In August, Ukrainian officials said they'd modified a Neptune anti-ship missile, the weapon that killed the Russian Black Sea Fleet flagship cruiser Moskva last year, to strike and destroy an S-400 Triumf near Olekivka on the western side of the peninsula. Another S-400 — a prized mobile, surface-to-air system that's capable of shooting down cruise and ballistic missiles, as well as aircraft and drones, at high altitudes and long ranges — was apparently taken out earlier this month in Yevpatoriya, another western city in Crimea.

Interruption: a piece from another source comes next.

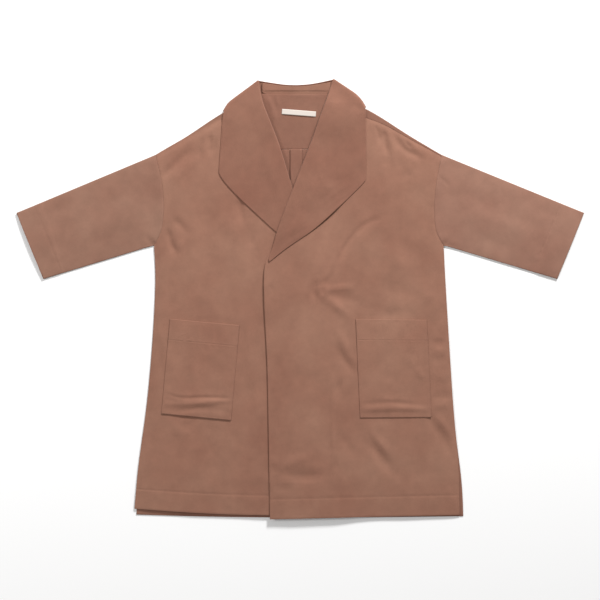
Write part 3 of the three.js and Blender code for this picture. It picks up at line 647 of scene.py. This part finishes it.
def print_snaps(front):
    """Adds what shows of the hidden snaps on the front over them: a low dome with a ring, and two tacks."""
    places = points(front)
    x, y, _ = places.T
    distance = np.hypot(x - SNAPS["inner"][0], y - SNAPS["inner"][1])
    dome = groove(distance, 15, -1.9)
    ring = groove(distance - 9, 3.5, -1.1)
    hollow = groove(distance, 5, 1.5)
    places[:, 2] += dome + ring + hollow
    for tack in SNAP_TACKS:
        places[:, 2] += groove(np.hypot(x - tack[0], y - tack[1]), 3.2, 1.2)
    store(front, places)


# ---- pieces ----
def lay_back():
    """The back panel: flat on the table, lifted a little in its creases, pleated down its middle."""
    back = fine_sheet("back_panel", "back_panel_cloth", 3, upper=True)
    places = points(back)
    x, y, _ = places.T
    inside = fade(np.abs(x), 340, 280) * fade(y, -465, -405) * fade(y, 300, 240)
    off_pleat = fade(np.abs(x - PLEAT_MIDDLE), 22, 42)
    places[:, 2] += crease_height(UNDERSIDE_CREASES, x, y) * inside * off_pleat
    places[:, 2] += groove(hem_height(back, x, y) - BACK_HEM_DEPTH, 1.6, 0.25)
    store(back, places)
    return back


def lay_yoke():
    """The back yoke, with small folds beside the neck, where the collar's roll pushes the cloth together."""
    yoke = fine_sheet("back_yoke", "back_yoke_cloth", 3)
    places = points(yoke)
    places[:, 2] += crease_height(YOKE_CREASES, places[:, 0], places[:, 1])
    store(yoke, places)
    return yoke


def lay_front(side):
    """One front: soft and creased, flat along its side seam and shoulder, with its hem line."""
    front = fine_sheet(f"front_{side}", f"front_{side}_cloth", 3, upper=True)
    places = points(front)
    x, y, _ = places.T
    hem = hem_height(front, x, y)
    from_side, _ = nearest_on(side_line(side), x, y)
    from_shoulder, _ = nearest_on(np.array(SHOULDER_LINES[side], float), x, y)
    free = clear_of(from_side, 9) * clear_of(from_shoulder, 9)
    loft = BODY_LOFT * np.clip(hem / 80, 0.1, 1)
    places[:, 2] += (loft + crease_height(BODY_CREASES, x, y)) * free
    places[:, 2] += 0.35 * soft_unevenness(x, y, 90, 5) * free
    places[:, 2] += armhole_groove(side, x, y)
    places[:, 2] += groove(hem - FRONT_HEM_DEPTH, 1.8, 0.5)
    places[:, 2] += puckers(x, hem - FRONT_HEM_DEPTH, 9, 0.2, 23)
    places[:, 2] += groove(from_side, 3.5, 0.28) * (y > SLIT_TOP)
    from_pocket, _ = nearest_on(np.array(POCKETS[side]["upper"], float) + (0, 1.5), x, y)
    places[:, 2] += groove(from_pocket, 3.2, 1.1)
    if side == "left":
        below_lapel = fade(y, 130, 80)
        places[:, 2] += OVERLAP_LOFT * fade(x, 130, 70) * below_lapel
        places[:, 2] += FREE_EDGE_LIFT * fade(x, -56, -82) ** 2 * below_lapel
    store(front, places)
    return front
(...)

Unmanned surface vehicle attacks on warships and a key bridge in recent months have made the Black Sea a nightmare for Russian naval forces to navigate and defend. An expert previously told Insider these relatively cheap exploding drone boats — remote-controlled sleek, black watercraft around the size of a life boat — give Ukraine an asymmetric edge, causing massive damage to targets like the the Ropucha-class landing ship Olenegorsky Gornyak.

Ukraine's attacks, including a surprise amphibious raid in late August, on Crimea are both strategic and symbolic, as Kyiv hopes to ultimately make the peninsula "untenable" for Moscow's forces, a former US Army general previously told Insider, and sets up the contested peninsula as the most important area to reclaim in the larger war.